Now, the problem with living sacrifices is that they tend to get up and move, to hop off the altar and go their own way. A dead sacrifice, of course, can not do that, but God allows us that freedom, to choose his will or ours, to hop off or stay on the altar where we’ve offered our lives to him. This morning, what is it in your life that you’re struggling to commit to God? It may be a lifestyle choice that you know is not pleasing to him. Maybe it’s your finances, bringing them in line with good and responsible stewardship. It could be your sexuality and the choices you have made or are making in that area of your life. It could be your use of time, and how much you dedicate to the important areas of your life. Or it could be any number of things. Because we’re living sacrifices, there are usually various areas of our lives at different times where it’s difficult to surrender that part to God, to renovate that part of our lives.
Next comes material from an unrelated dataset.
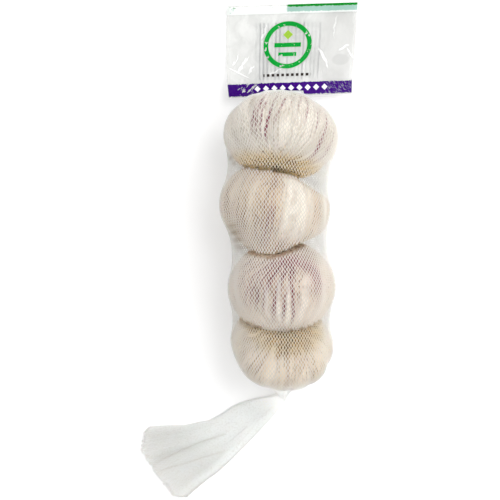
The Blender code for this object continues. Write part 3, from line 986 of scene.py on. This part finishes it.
def make_net(bulbs, sleeve):
    """The net's front, back and free end, with the look of each thread along its length."""
    material = net_material()
    body = strand_paths(sleeve, 0.0, ROWS - 1.0, STRAND_ROWS, 0)
    for bulb in bulbs:
        body = bulb.push_out(body, NET_OFFSET - 0.1)
    body[..., 2] = np.maximum(body[..., 2], BACK_THREAD_RADIUS)
    y = body[..., 1]
    below = smooth_step((NECK[1] + 9.0 - y) / 7.0)
    above = smooth_step((y - GATHER[1] + 4.0) / 4.0)
    half = STRANDS // 2
    depth, root, seam = (np.zeros(y.shape) for _ in range(3))
    depth[half:] = DEEPEST
    depth[:half], root[:half], seam[:half] = skin_below(bulbs, body[:half])
    free = smooth_step((depth - FREE_DEPTH) / 6.0)
    strand = np.arange(STRANDS)
    inward = np.minimum(strand - half, STRANDS - strand)
    back = smooth_step(inward / BACK_BLEND)[:, None]
    closed = most(below, above, BACK_CLOSED * back, FREE_CLOSED * free)
    neutral = most(closed, free, back)
    over_skin = (1 - back) * (1 - free)
    # Over a seam the tan is painted shade.
    tan = np.maximum(ROOT_TAN * root, SEAM_SHADE_TAN * seam) * over_skin
    closed = closed + (ROOT_CLOSED * root + SEAM_CLOSED * seam) * over_skin
    facing = np.abs(np.sin(2 * pi * strand / STRANDS))[:, None]
    beside = smooth_step((0.55 - facing) / 0.4) * over_skin
    closed = closed - SIDE_OPEN * beside * (1 - closed)
    dull = FREE_DULL * free
    # Painted shade where the slack net hangs between bulbs.
    slack_shade = np.zeros(free.shape)
    for line, reaches, amount in SLACK_SHADE:
        away = distance_to_line(body, line) / reaches
        slack_shade = np.maximum(slack_shade, amount * np.exp(-(away**2)))
    striped = 0.62 + 0.38 * np.sin(1.9 * np.arange(STRAND_ROWS + 1))
    slack_shade = slack_shade * striped * (1 - back)
    radius = THREAD_RADIUS + (BACK_THREAD_RADIUS - THREAD_RADIUS) * back[:, 0]
    for name, part in (("net_front", slice(0, half)), ("net_back", slice(half, STRANDS))):
        looks = (closed[part], below[part], neutral[part])
        tints = (tan[part], dull[part], slack_shade[part])
        piece = thread_piece(name, body[part], looks, tints, radius[part], material)
        if name == "net_front":
            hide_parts("net_sleeve")
    rng = np.random.RandomState(3)
    last_row = ROWS - 1.0
    ragged = TAIL_ROWS - TAIL_RAGGED * rng.uniform(0.0, 1.0, (STRANDS, 1))
    tail = strand_paths(sleeve, last_row, last_row + ragged, TAIL_STRAND_ROWS, STRAND_ROWS)
    tail[..., 2] = np.maximum(tail[..., 2], TAIL_THREAD_RADIUS)
    along = np.linspace(0, 1, TAIL_STRAND_ROWS + 1)
    looks = (1.0, 1 - smooth_step(along / 0.25), np.ones(tail.shape[:2]))
    thread_piece("net_tail", tail, looks, tail_tints(tail), TAIL_THREAD_RADIUS, material)


# Glints on the film: position, half length, half width, turn and strength.
GLINTS = (
    (8, 16.5, 5.5, 0.8, 52, 0.9), (4.5, 18.5, 3.5, 0.5, 60, 0.8), (12, 13.5, 3, 0.6, 40, 0.8),
    (6, 12.2, 6.5, 0.45, -28, 0.8), (46.5, 19.5, 4.5, 0.9, -62, 0.95), (49, 15.5, 3.5, 0.6, -70, 0.8),
    (56.5, 23, 3, 0.8, 35, 0.9), (60, 20, 4, 0.5, -55, 0.8), (18, 31, 5, 0.5, 75, 0.6),
    (52, 33, 6, 0.5, 80, 0.5), (24, 12, 4, 0.5, 30, 0.6),
)


def film_material():
    """Clear printed film. Its x and y run over the film in millimetres, ply is 1 in front."""
    shader = Shader("header_print")
    join, mix, most, noise, ramp = shader.join, shader.mix, shader.most, shader.noise, shader.ramp
    x, y, ply = shader.split(shader.attribute("flat"))
    creases = noise(join(x, y * 0.6, 0), 0.16, 4, 0.6, 0.8)
    worn = noise(join(x, y, 4), 0.9, 4, 0.7)

    def between(value, low, high, soft=0.12):
        return ramp(value, low - soft, low + soft) * ramp(value, high + soft, high - soft)

    edge_noise = (worn - 0.5) * 1.6
    rough_y = y + edge_noise
    slant = x + y
    cross = x - y
    hatch = noise(join(slant * 1.9, cross * 0.35, 3), 1)
    hatch = ramp(hatch, 0.55, 0.62) * ramp(x, 46, 52)
    tear = noise(join(slant * 0.35, cross * 1.3, 8), 0.7, 3)
    tear = ramp(tear, 0.57, 0.6) * ramp(abs(x - 10), 6, 3)
    specked = ramp(worn, 0.66, 0.7) * ramp(y, 5.2, 6.4)
    lost = most(hatch * 0.32, tear, specked)
    band = between(rough_y, 0.6, 6.6) * ramp(x, -0.2, 0.4) * (1 - lost)
    lozenge = ramp(shader.every(x, 4.2) + abs(y - 3.9), 1.65, 1.35) * between(x, 12.4, 50.3)

    # The green stripes show right of x 28 and only as specks further left, where the painted glare
    # washes them out.
    speck_zone = most(ramp(x, 7, 4), between(x, 20.5, 22.5, 0.5))
    specks = ramp(worn, 0.58, 0.64) * speck_zone
    stripe_share = most(ramp(x + edge_noise, 28, 29), specks)
    dark_stripe = between(rough_y, 43.6, 45.4) * stripe_share
    pale_stripe = between(rough_y, 41.2, 43.6) * stripe_share

    dx = x - 29.5
    dy = y - 25
    ring_mark = between(shader.math("SQRT", dx * dx + dy * dy), 9.3, 11.6)
    bar = between(abs(dy), -1, 1.1) * between(abs(dx), -1, 6.4)
    bar_low = between(dy, -5.6, -3.6) * between(abs(dx), -1, 4.4)
    wear = ramp(noise(join(x, y, 2), 0.35, 3, 0.6), 0.63, 0.6)
    green = most(ring_mark, bar, bar_low) * wear
    leaf = ramp(abs(dx) + abs(dy - 5), 2.6, 2.2)
    dash = ramp(shader.every(x, 2.4), 0.8, 0.6) * between(y, 9.6, 11) * between(x, 18, 41.5)
    bars = ramp(shader.every(x, 1.9), 0.55, 0.35) * between(y, 8, 36) * between(x, 14, 46)

    front = ramp(ply, 0.4, 0.6)
    bar_fade = ramp(noise(join(x, 0, 1), 0.5), 0.35, 0.65)
    back_bars = bars * (1 - front) * (bar_fade * 0.6 + 0.4)
    # Painted glare: a whitish wash over the top strip.
    top_glare = between(y, 40.4, 44.2) * 0.75 * front
    glints = []
    for glint_x, glint_y, length, width, turn, strength in GLINTS:
        cosine = cos(radians(turn))
        sine = sin(radians(turn))
        from_x = creases * 5 + x - (glint_x + 2.5)
        from_y = creases * -4 + y - (glint_y - 2)
        along = from_x * (cosine / length) + from_y * (sine / length)
        beside = from_x * (-sine / width) + from_y * (cosine / width)
        glints.append(ramp(along * along + beside * beside, 1, 0.3) * strength)
    shine = most(*glints)
    shade_x = x - 55.5
    shade_y = y - 17
    shade = ramp(shade_x * shade_x * 0.045 + shade_y * shade_y * 0.1, 1, 0.5) * 0.35
    # Painted light and shade: the clear film is lighter and darker with its wrinkles, and darker
    # towards the right.
    colour = mix(ramp(creases, 0.35, 0.7), (221, 222, 219), (241, 241, 239))
    colour = mix(ramp(x, 38, 50) * 0.8, colour, (204, 204, 201))
    colour = mix(shade, colour, (168, 168, 166))
    colour = mix(shine * 0.8, colour, (255, 255, 255))
    colour = mix(back_bars, colour, (112, 114, 122))
    colour = mix(top_glare, colour, (240, 247, 243))
    marks = (
        (band, (54, 0, 112)),
        (lozenge, (246, 244, 250)),
        (pale_stripe, (154, 189, 178)),
        (dark_stripe, (4, 128, 34)),
        (green, (6, 148, 50)),
        (leaf, (152, 192, 62)),
        (dash, (46, 38, 36)),
    )
    ink = top_glare
    for mask, tone in marks:
        colour = mix(mask * front, colour, tone)
        ink = most(ink, mask * front)
    ink = most(ink, back_bars * 0.9, shine * front * 0.6)
    alpha = ink * 0.57 + 0.42
    specular = ink * -0.34 + 0.38
    shader.set(Base_Color=colour, Roughness=0.24, Alpha=alpha, IOR=1.5)
    shader.set(Specular_IOR_Level=specular)
    shader.bump(creases, 0.0012, 0.5)
    return shader.material


def make_header(sleeve):
    """The folded film: a front and a back ply that meet all round."""
    columns, rows = 124, 92
    across = np.linspace(0, 1, columns + 1)
    up = np.linspace(0, 1, rows + 1)
    left = along_polyline(HEADER_LEFT, up)
    right = along_polyline(HEADER_RIGHT, up)
    share = across[None, :, None]
    plan = left[:, None] * (1 - share) + right[:, None] * share
    reach = highest_y(sleeve, plan[0, :, 0]) + HEADER_GAP
    lift = np.maximum(reach - plan[0, :, 1], 0.0)
    flat_y = np.linspace(0.0, 44.8, rows + 1)[:, None] + 0 * across
    start = plan[..., 1].copy()
    plan[..., 1] += lift * (1 - up[:, None]) ** 2
    flat_y = flat_y + (plan[..., 1] - start)
    middle = header_height(up[:, None], plan[..., 0], plan[..., 1])
    side_edge = np.minimum(across, 1 - across) * columns
    end_edge = np.minimum(up, 1 - up)[:, None] * rows
    inner = smooth_step(np.minimum(side_edge, end_edge) / 3)
    apart = inner * HEADER_THICK * 0.48
    rng = np.random.RandomState(7)
    crease = np.zeros_like(middle)
    for _ in range(16):
        angle = rng.uniform(0, pi)
        rng.uniform(-30, 30)
        width = rng.uniform(1.0, 3.5)
        x0, y0 = rng.uniform(-10, 50), rng.uniform(75, 118)
        from_x, from_y = plan[..., 0] - x0, plan[..., 1] - y0
        u = from_x * cos(angle) + from_y * sin(angle)
        v = from_y * cos(angle) - from_x * sin(angle)
        crease += rng.uniform(-0.5, 0.5) * np.exp(-((u / width) ** 2) - (v / 14) ** 2)
    top = np.dstack([plan, middle + apart + crease * 0.5 * inner])
    bottom = np.dstack([plan, np.maximum(middle - apart, 0.15)])
    flat_x = np.broadcast_to(across * 62.0, middle.shape)
    flat = np.dstack([flat_x, flat_y, np.ones_like(flat_x)]).reshape(-1, 3)
    under = middle.size
    here = np.arange(under).reshape(middle.shape)
    loop = np.stack([here[:-1, :-1], here[:-1, 1:], here[1:, 1:], here[1:, :-1]], axis=-1)
    loop = loop.reshape(-1, 4)
    rim = np.concatenate([here[0], here[1:, -1], here[-1, -2::-1], here[-2:0:-1, 0]])
    after = np.roll(rim, -1)
    edge_faces = np.stack([after, rim, rim + under, after + under], axis=-1)
    faces = np.vstack([loop, loop[:, ::-1] + under, edge_faces])
    points = np.vstack([top.reshape(-1, 3), bottom.reshape(-1, 3)])
    attributes = {"flat": np.vstack([flat, flat * (1.0, 1.0, 0.0)])}
    film = add_mesh("header_film_plies", points, faces, film_material(), attributes)
    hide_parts("header_film")


def make_floor():
    """A wide white floor just under the pack."""
    bpy.ops.mesh.primitive_plane_add(size=6.0, location=(0.0, 0.0, -0.0004))
    floor = bpy.context.object
    floor.name = "floor"
    shader = Shader("floor")
    cloud = shader.noise(shader.place(), 3.0)
    shader.set(Base_Color=shader.mix(cloud, (246, 246, 246), (249, 249, 249)), Roughness=0.9)
    shader.set(Emission_Color=(1.0, 1.0, 1.0, 1.0), Emission_Strength=0.14)
    floor.data.materials.append(shader.material)


def make_lights():
    """An even white room, and one soft light from the upper right."""
    world = bpy.data.worlds.new("studio")
    world.use_nodes = True
    background = world.node_tree.nodes["Background"]
    background.inputs[0].default_value = (1.0, 1.0, 1.0, 1.0)
    background.inputs[1].default_value = 0.85
    bpy.context.scene.world = world
    light = bpy.data.lights.new("key", "AREA")
    light.shape = "SQUARE"
    light.size = 1.2
    light.energy = 12.0
    key = bpy.data.objects.new("key", light)
    key.location = (0.75, 0.35, 1.0)
    key.rotation_euler = (-key.location).to_track_quat("-Z", "Y").to_euler()
    bpy.context.scene.collection.objects.link(key)
    bpy.context.scene.view_settings.view_transform = "Standard"


def make_camera():
    """Straight above the pack, far enough away to flatten it as the photograph does."""
    view_width = 0.240
    distance = 5.0
    level = 0.02
    pixel = 0.00048
    lens = bpy.data.cameras.new("camera")
    lens.sensor_width = 36.0
    lens.lens = lens.sensor_width * distance / view_width
    camera = bpy.data.objects.new("camera", lens)
    camera.location = (pixel, 0.0, level + distance)
    lens.clip_end = 30.0
    bpy.context.scene.collection.objects.link(camera)
    bpy.context.scene.camera = camera


def main():
    bulbs = [Bulb(*row) for row in BULBS]
    sleeve = np.concatenate([stretched_net(bulbs), creased(fanned_tail())])
    for index in range(len(bulbs)):
        make_bulb(index, bulbs, skin_material(index, 1.0 + 4.0 * index))
    make_net(bulbs, sleeve)
    make_header(sleeve)
    make_floor()
    make_lights()
    make_camera()


main()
So this morning, in your bulletin, you have a quarter-sheet of paper, and what I want you to do this morning is to, in just a few moments, spend a brief time prayerfully considering the area of your life where you struggle with God’s will at this point in time. You can write a word or a sentence or draw a picture to represent that, and then during the closing song, I’m going to invite you to come forward and lay that on the altar or the communion rail as a symbol of giving yourself as a living sacrifice. No one’s going to read these; in fact, they will be destroyed after this morning as a symbol of all of us having begun to give that area of our lives over to God. So in what area of your life do you most need to know God’s will? What part of your mind needs renovation today? Let’s be in prayer as we seek God’s will.